[EXERCISE]:
Repeat exactly the lines from the start through the line with "earth_screw_offset = -36.0", both ends included.

▶

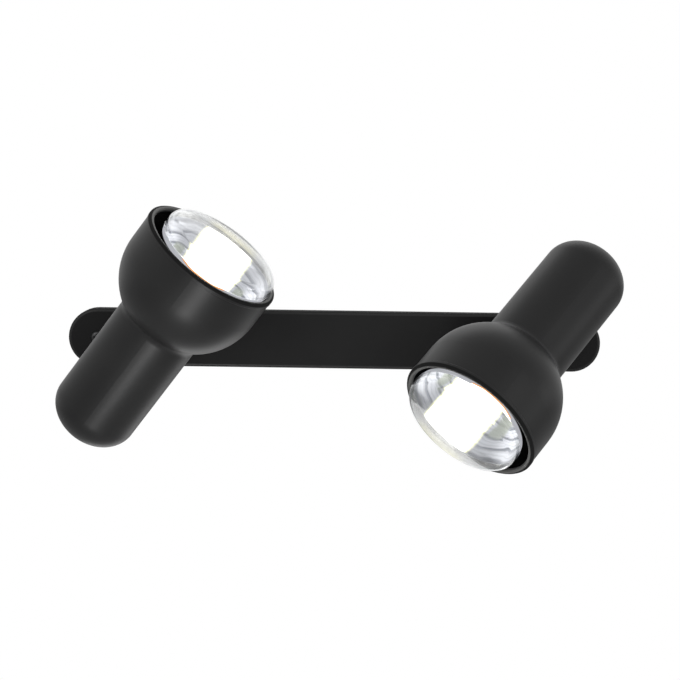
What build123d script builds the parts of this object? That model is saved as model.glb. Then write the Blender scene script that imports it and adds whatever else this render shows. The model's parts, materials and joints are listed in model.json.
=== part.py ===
# Two-head wall spotlight: a bar-shaped cover on the wall carries two heads that swivel and tilt.
# Frame: origin on the wall at the middle of the cover, +X along it, +Y into the wall, +Z up. Millimetres.
import os
from math import acos, cos, degrees, radians, sin, sqrt

from build123d import *

os.makedirs("parts", exist_ok=True)

# Aim of the heads at rest. swivel is measured in the wall's plane from +X towards +Z, tilt is the lift
# of the rim away from the wall, and lamp_shift is how far the lamp sits off the shell's axis.
heads = {
    "left": {"place": -1, "swivel": 53.2, "tilt": 17.2, "lamp_shift": 3.5},
    "right": {"place": 1, "swivel": 228.0, "tilt": 30.6, "lamp_shift": 1.7},
}

# Fits and clearances
running_fit = 0.06
face_play = 0.05
hole_clearance = 0.25
bracket_clearance = 0.1

# Cover: a pressed tray
cover_length = 356.0
cover_width = 38.0
cover_depth = 18.0
cover_sheet = 1.2
cover_edge_radius = 2.0

# Swivel stems stand this far in from the cover's ends
swivel_inset = 56.3

# Wall bracket: a strap that lies on the wall and rises to the cover's face at both ends
strap_width = 24.0
strap_sheet = 1.5
strap_rise_run = 9.0
strap_tab_inner_reach = 11.0
strap_tab_overhang = 8.0
strap_inner_bend = 1.5
slot_spacing = 140.0
slot_length = 14.0
slot_width = 5.0
cable_hole_radius = 7.0

# Grommet bush in the cable hole
grommet_bore_radius = 4.5
grommet_flange_radius = 9.5
grommet_flange_height = 2.0

# Screws: thread radius, head radius and head height
m3_radius = 1.5
m3_head_radius = 2.75
m3_head_height = 1.8
m4_radius = 2.0
m4_head_radius = 4.0
m4_head_height = 2.4
m5_radius = 2.5
m5_head_radius = 4.75
m5_head_height = 2.8
screw_head_rounding = 0.8
cover_screw_length = 8.0
earth_screw_offset = -36.0

# Three-pole terminal block
pole_count = 3
pole_pitch = 10.0
block_width = 18.0
block_height = 11.5
block_floor = 3.0
block_offset = 36.0
turret_radius = 3.6
turret_height = 1.5
insert_radius = 2.6
insert_bore_radius = 1.6
insert_length = 15.0
insert_screw_spacing = 9.0
insert_screw_stand = 1.0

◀

[ANSWER FOR THE TASK]:
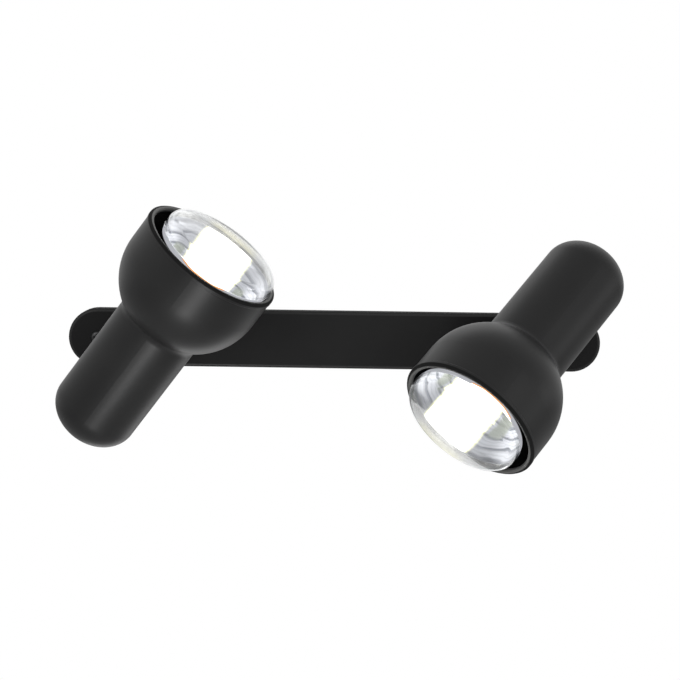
What build123d script builds the parts of this object? That model is saved as model.glb. Then write the Blender scene script that imports it and adds whatever else this render shows. The model's parts, materials and joints are listed in model.json.
=== part.py ===
# Two-head wall spotlight: a bar-shaped cover on the wall carries two heads that swivel and tilt.
# Frame: origin on the wall at the middle of the cover, +X along it, +Y into the wall, +Z up. Millimetres.
import os
from math import acos, cos, degrees, radians, sin, sqrt

from build123d import *

os.makedirs("parts", exist_ok=True)

# Aim of the heads at rest. swivel is measured in the wall's plane from +X towards +Z, tilt is the lift
# of the rim away from the wall, and lamp_shift is how far the lamp sits off the shell's axis.
heads = {
    "left": {"place": -1, "swivel": 53.2, "tilt": 17.2, "lamp_shift": 3.5},
    "right": {"place": 1, "swivel": 228.0, "tilt": 30.6, "lamp_shift": 1.7},
}

# Fits and clearances
running_fit = 0.06
face_play = 0.05
hole_clearance = 0.25
bracket_clearance = 0.1

# Cover: a pressed tray
cover_length = 356.0
cover_width = 38.0
cover_depth = 18.0
cover_sheet = 1.2
cover_edge_radius = 2.0

# Swivel stems stand this far in from the cover's ends
swivel_inset = 56.3

# Wall bracket: a strap that lies on the wall and rises to the cover's face at both ends
strap_width = 24.0
strap_sheet = 1.5
strap_rise_run = 9.0
strap_tab_inner_reach = 11.0
strap_tab_overhang = 8.0
strap_inner_bend = 1.5
slot_spacing = 140.0
slot_length = 14.0
slot_width = 5.0
cable_hole_radius = 7.0

# Grommet bush in the cable hole
grommet_bore_radius = 4.5
grommet_flange_radius = 9.5
grommet_flange_height = 2.0

# Screws: thread radius, head radius and head height
m3_radius = 1.5
m3_head_radius = 2.75
m3_head_height = 1.8
m4_radius = 2.0
m4_head_radius = 4.0
m4_head_height = 2.4
m5_radius = 2.5
m5_head_radius = 4.75
m5_head_height = 2.8
screw_head_rounding = 0.8
cover_screw_length = 8.0
earth_screw_offset = -36.0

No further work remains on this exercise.